[start of Task data]

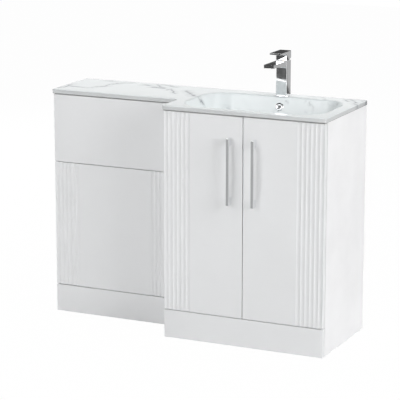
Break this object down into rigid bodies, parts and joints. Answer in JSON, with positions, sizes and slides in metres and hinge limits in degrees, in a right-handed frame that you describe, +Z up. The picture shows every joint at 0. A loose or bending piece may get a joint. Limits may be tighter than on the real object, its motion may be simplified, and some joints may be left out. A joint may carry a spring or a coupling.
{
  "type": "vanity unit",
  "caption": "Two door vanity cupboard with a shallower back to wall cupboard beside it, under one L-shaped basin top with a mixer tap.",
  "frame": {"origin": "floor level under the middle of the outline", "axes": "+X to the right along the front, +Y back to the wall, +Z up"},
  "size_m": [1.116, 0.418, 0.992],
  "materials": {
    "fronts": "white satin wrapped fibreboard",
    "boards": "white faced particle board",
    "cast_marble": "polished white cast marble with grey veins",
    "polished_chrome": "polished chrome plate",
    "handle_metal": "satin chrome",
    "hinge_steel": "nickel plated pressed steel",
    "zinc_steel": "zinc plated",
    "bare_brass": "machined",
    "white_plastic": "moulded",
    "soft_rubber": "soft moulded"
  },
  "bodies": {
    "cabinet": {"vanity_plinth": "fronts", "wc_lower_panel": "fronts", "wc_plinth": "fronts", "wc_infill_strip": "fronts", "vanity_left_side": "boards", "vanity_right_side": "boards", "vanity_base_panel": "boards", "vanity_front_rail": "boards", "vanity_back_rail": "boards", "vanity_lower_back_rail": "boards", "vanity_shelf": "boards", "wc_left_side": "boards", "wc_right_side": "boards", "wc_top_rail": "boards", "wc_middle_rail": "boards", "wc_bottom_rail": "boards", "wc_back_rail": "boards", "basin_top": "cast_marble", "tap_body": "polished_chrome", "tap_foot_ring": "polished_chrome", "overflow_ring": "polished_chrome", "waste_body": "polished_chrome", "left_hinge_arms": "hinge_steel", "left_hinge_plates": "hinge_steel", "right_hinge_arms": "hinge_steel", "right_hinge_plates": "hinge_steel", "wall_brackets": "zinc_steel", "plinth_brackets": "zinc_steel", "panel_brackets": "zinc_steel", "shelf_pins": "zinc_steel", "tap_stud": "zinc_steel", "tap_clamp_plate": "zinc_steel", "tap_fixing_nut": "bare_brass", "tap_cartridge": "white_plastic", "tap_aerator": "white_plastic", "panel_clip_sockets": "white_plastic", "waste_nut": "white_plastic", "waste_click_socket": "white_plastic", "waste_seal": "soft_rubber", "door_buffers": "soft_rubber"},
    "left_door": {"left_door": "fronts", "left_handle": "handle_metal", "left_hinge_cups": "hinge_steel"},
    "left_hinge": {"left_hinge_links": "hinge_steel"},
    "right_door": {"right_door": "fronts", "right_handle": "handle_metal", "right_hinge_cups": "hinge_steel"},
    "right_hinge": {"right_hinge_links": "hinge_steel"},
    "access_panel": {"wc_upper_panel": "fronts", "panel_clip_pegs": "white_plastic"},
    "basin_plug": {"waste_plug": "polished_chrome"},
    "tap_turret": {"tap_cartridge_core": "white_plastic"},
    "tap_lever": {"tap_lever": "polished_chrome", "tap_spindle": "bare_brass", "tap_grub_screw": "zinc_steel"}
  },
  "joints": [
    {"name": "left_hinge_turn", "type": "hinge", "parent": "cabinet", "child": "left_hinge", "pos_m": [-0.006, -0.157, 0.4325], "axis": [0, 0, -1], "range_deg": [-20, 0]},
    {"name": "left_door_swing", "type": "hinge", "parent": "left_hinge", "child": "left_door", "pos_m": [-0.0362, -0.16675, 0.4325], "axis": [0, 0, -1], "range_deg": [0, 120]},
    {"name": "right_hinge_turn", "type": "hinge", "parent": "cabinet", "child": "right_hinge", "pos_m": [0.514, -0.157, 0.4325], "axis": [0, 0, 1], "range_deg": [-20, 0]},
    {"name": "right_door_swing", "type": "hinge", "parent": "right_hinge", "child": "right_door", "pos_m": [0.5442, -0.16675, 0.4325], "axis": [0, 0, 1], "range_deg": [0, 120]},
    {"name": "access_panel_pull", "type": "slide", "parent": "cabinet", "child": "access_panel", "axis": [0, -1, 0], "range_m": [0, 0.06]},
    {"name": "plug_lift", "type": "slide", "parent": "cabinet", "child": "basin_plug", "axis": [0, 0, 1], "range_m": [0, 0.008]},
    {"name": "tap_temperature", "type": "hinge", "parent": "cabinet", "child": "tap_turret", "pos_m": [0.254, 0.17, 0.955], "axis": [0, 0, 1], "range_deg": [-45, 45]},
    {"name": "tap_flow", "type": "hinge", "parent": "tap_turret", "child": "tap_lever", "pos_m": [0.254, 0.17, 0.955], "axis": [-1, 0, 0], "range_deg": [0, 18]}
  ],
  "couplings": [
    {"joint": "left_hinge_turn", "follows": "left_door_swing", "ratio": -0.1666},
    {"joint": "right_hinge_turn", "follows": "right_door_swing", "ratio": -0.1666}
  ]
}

[end of Task data]
[start of Task data]

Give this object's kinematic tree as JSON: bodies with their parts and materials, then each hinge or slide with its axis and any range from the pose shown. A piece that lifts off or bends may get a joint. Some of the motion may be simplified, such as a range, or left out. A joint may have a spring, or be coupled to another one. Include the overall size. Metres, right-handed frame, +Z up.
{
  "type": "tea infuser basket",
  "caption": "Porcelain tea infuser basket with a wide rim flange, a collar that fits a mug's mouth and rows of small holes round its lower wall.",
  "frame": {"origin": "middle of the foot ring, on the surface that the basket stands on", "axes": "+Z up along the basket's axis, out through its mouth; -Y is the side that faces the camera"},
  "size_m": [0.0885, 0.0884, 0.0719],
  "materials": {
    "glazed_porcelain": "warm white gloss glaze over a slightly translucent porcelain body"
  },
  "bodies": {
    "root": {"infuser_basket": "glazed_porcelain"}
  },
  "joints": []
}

[end of Task data]

### What needs to be done
Report only the number of lines in the data above that contain "bodies".

### Solution to the exercise
4